What I've tried to achieve - I'm making sure that as many 1-to-1 relationships are fulfilled as possible. To do this, I've done a Pivot on Metadata adn made price & sku as columns. Now my product id shall have only one row in Metadata pivot. alos, I've made sure that I join this picot at the very end.
Give it a try. Please share the expected performance, number of records you have & also what performance you get with my asnwer.
回答6:
METADATA_TABLE and TERM_RELATIONSHIP_TABLE do not have any proimary key. When there are huge records in these tables your query performancy will be hit.
Checkpoints to increase your performance.
- All tables should have primary key. This is because rows in table will be physically sorted.

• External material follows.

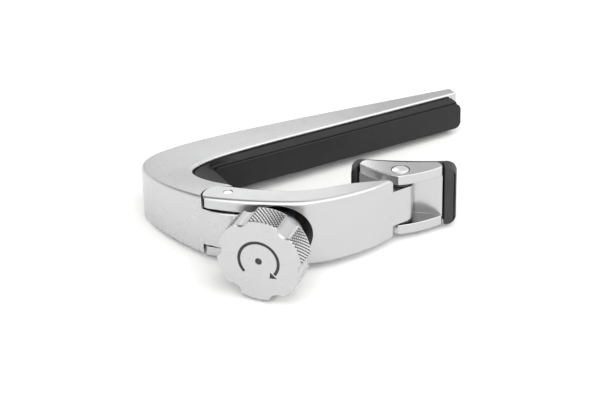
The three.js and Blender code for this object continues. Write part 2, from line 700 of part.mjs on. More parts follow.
function headPadSolid() {
  let body = softPrism(headPadShape(), -HEAD_PAD_HALF_HEIGHT, HEAD_PAD_HALF_HEIGHT, 0.25, 8);
  const corner = 2.1;
  for (const sx of [-1, 1]) {
    for (const sz of [-1, 1]) body = body.subtract(cornerCut(sx, sz, corner));
  }
  const pocket = boxAt(-KEY_HALF_WIDTH - KEY_FIT, KEY_HALF_WIDTH + KEY_FIT, 2, KEY_DEPTH + 0.25,
    -KEY_HALF_HEIGHT - KEY_FIT, KEY_HALF_HEIGHT + KEY_FIT);
  const geometry = toGeometry(body);
  geometry.rotateZ(HEAD_PAD_TILT);
  geometry.translate(HEAD_PAD_OFFSET, 0, -HEAD_PAD_DROP);
  return toManifold(geometry).subtract(pocket);
}

// A rounded corner of the head pad, seen along Y.
function cornerCut(sx, sz, radius) {
  const x = HEAD_PAD_HALF_LENGTH;
  const z = HEAD_PAD_HALF_HEIGHT;
  const shape = new THREE.Shape();
  shape.moveTo(x + 1, z - radius);
  shape.lineTo(x, z - radius);
  shape.quadraticCurveTo(x - 0.25, z - 0.25, x - radius, z);
  shape.lineTo(x - radius, z + 1);
  shape.lineTo(x + 1, z + 1);
  const geometry = new THREE.ExtrudeGeometry(shape, { depth: 12, bevelEnabled: false, curveSegments: 4 });
  geometry.rotateX(Math.PI / 2);
  geometry.translate(0, 10, 0);
  geometry.scale(sx, 1, sz);
  return toManifold(geometry);
}

function headPinSolid() {
  const cap = [[HEAD_PIN_CAP_RADIUS, 6.15], [HEAD_PIN_CAP_RADIUS, 6.95], [HEAD_PIN_CAP_RADIUS - 0.2, 7.15], [0, 7.15]];
  const upper = [[HEAD_PIN_RADIUS, 6.15], ...cap];
  const lower = upper.map(([radius, height]) => [radius, -height]).reverse();
  return turned([...lower, ...upper], 40);
}

// ---------------------------------------------------------------- assembly

const materials = {
  aluminium: { color: 0xc9cacc, roughness: 0.42, metalness: 1 },
  steel: { color: 0xe6e7e8, roughness: 0.2, metalness: 1 },
  springSteel: { color: 0x9a9c9f, roughness: 0.3, metalness: 1 },
  rubber: { color: 0x2a2a2b, roughness: 0.85, metalness: 0 },
  brass: { color: 0xb99a4b, roughness: 0.35, metalness: 1 },
  nylon: { color: 0x3c3c3e, roughness: 0.6, metalness: 0 },
};

function piece(name, materialName, manifold) {
  const mesh = new THREE.Mesh(toGeometry(manifold), new THREE.MeshStandardMaterial(materials[materialName]));
  mesh.name = name;
  return mesh;
}

function mirroredPair(name, materialName, manifold) {
  return [
    piece(`${name}_upper`, materialName, manifold),
    piece(`${name}_lower`, materialName, flipped(manifold, -1)),
  ];
}

const capo = new THREE.Group();

capo.add(
  piece('frame', 'aluminium', frameSolid()),
  piece('string_pad_carrier', 'rubber', withChannelAndStuds(carrierSolid())),
  piece('string_pad', 'rubber', stringPadSolid()),
  piece('screw_bushing', 'brass', bushingSolid()),
  piece('screw_friction_ring', 'nylon', frictionRingSolid()),
  piece('return_spring', 'springSteel', springSolid()),
  piece('lever', 'aluminium', leverSolid()),
  piece('thrust_plate', 'steel', onScrewAxis(disc(2.25, PLATE_FACE, PLATE_FACE + 0.85, 28))),
  piece('thrust_tip', 'steel', thrustTipSolid()),
  piece('adjusting_screw', 'steel', screwSolid()),
  piece('knob', 'aluminium', knobSolid()),
);

const hinge = new THREE.Group();
hinge.position.set(PIVOT.x, PIVOT.y, 0);
hinge.add(
  piece('lever_pin', 'steel', disc(PIN_RADIUS, -LEVER_ROOT_HALF_HEIGHT, LEVER_ROOT_HALF_HEIGHT)),
  ...mirroredPair('pivot_bush', 'brass', ring(PIN_RADIUS + FIT, BUSH_RADIUS, SPRING_POCKET_HALF_HEIGHT + 0.15,
    TONGUE_HALF_HEIGHT - EAR_GAP)),
  ...mirroredPair('lever_washer', 'nylon', ring(PIN_RADIUS + FIT, WASHER_RADIUS, TONGUE_HALF_HEIGHT - EAR_GAP + 0.2,
    TONGUE_HALF_HEIGHT + EAR_GAP - 0.25)),
);
capo.add(hinge);

const head = new THREE.Group();
head.position.set(HEAD_PIVOT.x, HEAD_PIVOT.y, 0);
head.rotation.z = HEAD_ANGLE;
head.add(
  piece('clamp_cradle', 'aluminium', cradleSolid()),
  piece('head_pad', 'rubber', headPadSolid()),
  piece('head_pin', 'steel', headPinSolid()),
  piece('head_bush', 'brass', ring(HEAD_PIN_RADIUS + FIT, HEAD_BUSH_RADIUS, -BARREL_HALF_HEIGHT, BARREL_HALF_HEIGHT)),
  ...mirroredPair('head_washer', 'nylon', ring(HEAD_PIN_RADIUS + FIT, 2.7, BARREL_HALF_HEIGHT + 0.2,
    EAR_INNER - 0.2)),
);
capo.add(head);

export default capo;
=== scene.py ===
"""Looks of the guitar capo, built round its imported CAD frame.

Lengths are millimetres until a mesh is made; the frame and Blender work in metres.
"""
import math

import bpy
import numpy as np
from mathutils import Matrix, Vector


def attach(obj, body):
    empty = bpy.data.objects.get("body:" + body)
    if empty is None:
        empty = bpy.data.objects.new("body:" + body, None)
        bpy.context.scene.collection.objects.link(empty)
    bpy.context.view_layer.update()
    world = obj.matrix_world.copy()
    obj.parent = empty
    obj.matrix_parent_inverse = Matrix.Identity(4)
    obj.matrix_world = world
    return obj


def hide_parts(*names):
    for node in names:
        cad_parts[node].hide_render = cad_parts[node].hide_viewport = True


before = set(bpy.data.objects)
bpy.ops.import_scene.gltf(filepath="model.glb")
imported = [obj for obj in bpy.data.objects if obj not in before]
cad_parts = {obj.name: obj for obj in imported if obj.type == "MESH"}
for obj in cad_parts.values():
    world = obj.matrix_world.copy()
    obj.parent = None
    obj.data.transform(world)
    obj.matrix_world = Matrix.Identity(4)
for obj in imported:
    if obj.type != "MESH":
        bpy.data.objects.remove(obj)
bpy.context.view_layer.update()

MM = 0.001

# ------------------------------------------------------------------ dimensions, as in the CAD source

PAD_START_X, PAD_END_X = -31.1, 33.0
PAD_HALF_HEIGHT = 3.15
PAD_FACE_THICKNESS = 0.5
PAD_CORNER = 1.6
CARRIER_FRONT = 0.7
CARRIER_END_X = PAD_END_X - 0.7
CARRIER_BELOW_FRAME = 0.65
CARRIER_GAP = 0.3
THROAT_STOP_X = -31.4

ROOT_HALF_HEIGHT = 7.0
TIP_HALF_HEIGHT = 4.05
TAPER_LENGTH = 37.0
OUTER_FILLET = 0.85
INNER_FILLET = 0.5
ARM_END_X = 33.4
HINGE_OVERLAP = 2.0

PIVOT = np.array([-36.2, -17.35])
HEAD_PIVOT = np.array([0.0, -27.25])
SCREW_ARM = 11.8
SCREW_ANGLE = math.radians(41.6)
HEAD_ANGLE = math.radians(-34.6)
ADVANCE = np.array([math.cos(SCREW_ANGLE), math.sin(SCREW_ANGLE)])
ACROSS = np.array([math.sin(SCREW_ANGLE), -math.cos(SCREW_ANGLE)])
SCREW_FOOT = PIVOT + SCREW_ARM * ACROSS

TONGUE_HALF_HEIGHT = 4.25
EAR_GAP = 0.4
PIN_RADIUS = 1.0
FIT = 0.15
BUSH_RADIUS = 1.65
LEVER_ROOT_HALF_HEIGHT = 7.0
LEVER_SWELL = 0.6
LEVER_FILLET = 0.9

TONGUE_FACE = -4.0
TONGUE_BOW_LENGTH = 5.8
BOSS_FACE = -1.4
BOSS_RADIUS = 5.6
BOSS_CHAMFER = 0.4
NOSE_CLEARANCE = 0.45
SCOOP_RADIUS = 6.8
SCOOP_FLOOR = 1.3
ANVIL_RADIUS = 3.3
ANVIL_FACE = -0.1
PLATE_FACE = 0.0
TIP_FACE = -0.3
KNOB_BACK = -7.1
KNOB_FACE = -13.5
KNOB_RADIUS = 9.4
KNOB_FLUTES = 6
FLUTE_PHASE = math.radians(-7)
SCREW_RADIUS = 2.4
SCREW_END = -1.75
THREAD_PITCH = 0.8
BUSHING_RADIUS = 3.4
BUSHING_COLLAR = -4.3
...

- For small and queries involving few tables keeping primary key in table would be enough.
If you still wish to improve performance, create non-clustered-index for columns such as *object_Id field of term_relationships table* . Non-clustered index should be created for those columns in table which are taking part in join operation.

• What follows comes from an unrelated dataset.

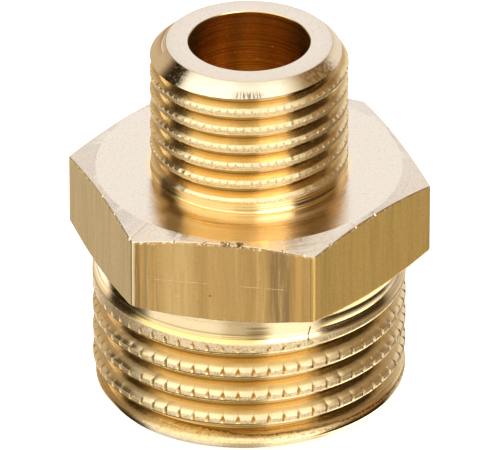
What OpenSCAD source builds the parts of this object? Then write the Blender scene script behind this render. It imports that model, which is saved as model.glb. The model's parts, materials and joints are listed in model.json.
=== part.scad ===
// Reducing nipple in brass: a hexagon for the spanner between two outside pipe threads of
// different size, bored right through in two steps. It is turned from one hexagonal bar.
// The origin is at the middle of the large end's rim, with the common axis along +Z.

/* [Large thread] */
// Diameter over the crests of the large thread
large_crest_d = 20.8; // [19.8:0.1:21]
// Distance from one crest of the large thread to the next
large_pitch = 1.814; // [1.7:0.002:1.9]
// Depth of the large thread's groove
large_groove_depth = 1.12; // [0.9:0.01:1.2]
// Width of the flat on top of the large thread's ridge
large_crest_w = 0.46; // [0.35:0.01:0.6]
// Height of the large end, from its rim to the hexagon
large_end_h = 10.25; // [9.75:0.25:13]
// Height of the bevel round the large end's rim
large_bevel_h = 0.95; // [0.6:0.05:1.2]
// Width of the bevel round the large end's rim
large_bevel_w = 0.66; // [0.4:0.02:0.9]
// Turn of the large thread about the axis, which sets where its groove runs out
large_thread_turn = -72; // [-180:1:180]

/* [Small thread] */
// Diameter over the crests of the small thread
small_crest_d = 13.06; // [12.6:0.02:13.3]
// Distance from one crest of the small thread to the next
small_pitch = 1.337; // [1.25:0.001:1.4]
// Depth of the small thread's groove
small_groove_depth = 0.83; // [0.65:0.01:0.88]
// Width of the flat on top of the small thread's ridge
small_crest_w = 0.36; // [0.28:0.01:0.45]
// Height of the small end, from the hexagon to its rim
small_end_h = 9.3; // [9:0.1:12]
// Height of the bevel round the small end's rim
small_bevel_h = 1; // [0.6:0.05:1.2]
// Width of the bevel round the small end's rim
small_bevel_w = 1.06; // [0.6:0.02:1.2]
// Turn of the small thread about the axis, which sets where its groove runs out
small_thread_turn = -132; // [-180:1:180]

/* [Plain stretches beside the hexagon] */
// Diameter of the plain neck between the small thread and the hexagon
neck_d = 12.92; // [11.6:0.02:12.96]
// Height of the plain neck
neck_h = 0.65; // [0.5:0.05:1.5]
// Width of the slanting fillet where the neck meets the hexagon
neck_fillet = 0.15; // [0.1:0.01:0.3]
// Diameter of the plain collar between the hexagon and the large thread
collar_d = 20.4; // [19.4:0.1:20.6]
// Height of the plain collar, with the flare that joins it to the hexagon
collar_h = 1.6; // [1:0.05:2.2]
// Height of the flare at the top of the collar
flare_h = 0.6; // [0.2:0.05:0.9]
// Width by which the flare grows towards the hexagon
flare_w = 0.2; // [0.05:0.01:0.25]

/* [Hexagon] */
// Distance between opposite flats of the hexagon
hex_across_flats = 21; // [20.8:0.1:24]
// Height of the hexagon
hex_h = 5.95; // [4:0.05:9]
// Turn of the hexagon about the axis
hex_turn = -9.4; // [-30:0.1:30]
// Diameter of the flat ring on top of the hexagon, where its bevel starts
hex_top_ring_d = 20.2; // [18:0.1:20.8]
// Slope of the bevel over the hexagon's upper corners
hex_top_bevel_angle = 15; // [5:0.5:30]
// Slope of the bevel under the hexagon's lower corners
hex_under_bevel_angle = 17; // [5:0.5:30]

/* [Bore] */
// Diameter of the bore in the small end
small_bore_d = 8; // [6:0.1:8.8]
// Diameter of the bore in the large end
large_bore_d = 15; // [12:0.1:16.4]
// Depth of the large bore's straight wall
large_bore_depth = 11; // [8:0.1:12]
// Angle of the drill's point, left as a cone between the two bores
drill_point_angle = 118; // [90:1:140]

/* [Serrations] */
// Number of notches round the large thread's ridge
large_notches = 64; // [48:1:80]
// Number of notches round the small thread's ridge
small_notches = 76; // [40:1:90]
// Depth of the notches across the large thread's ridge
large_notch_depth = 0.27; // [0.15:0.01:0.4]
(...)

However, point to be noted is that, non-clustered index should be very less on those tables where multiple insert and updates are happening.
This is not a simple question and can’t be answered only based on run time. There are other factors that affect the answer especially if environment where a stored procedure is running is heavily transactional.
You can find more here
回答7:
I would suggest those:
- Consider reducing those joins from business level;
- If not possible to do from "top"(business level), and the data is not for real time, I would suggest to prepare a memory table(I know the solution is not ideal). And select your data from memory table directly.
In my experience:
- "joins" is the killer for performance, the bigger your data is, the more pain you will feel;
- Try to get rid of joins, not try to improve query performance by keeping joins unless you have to. Usually I will try to fix those issues from "top" to "bottom"
- The last suggestion is if all above don't work. I will consider "map/reduce + fulltext search", if that worth to do.
(Forgive me I didn't provide solution to improve your query performance.)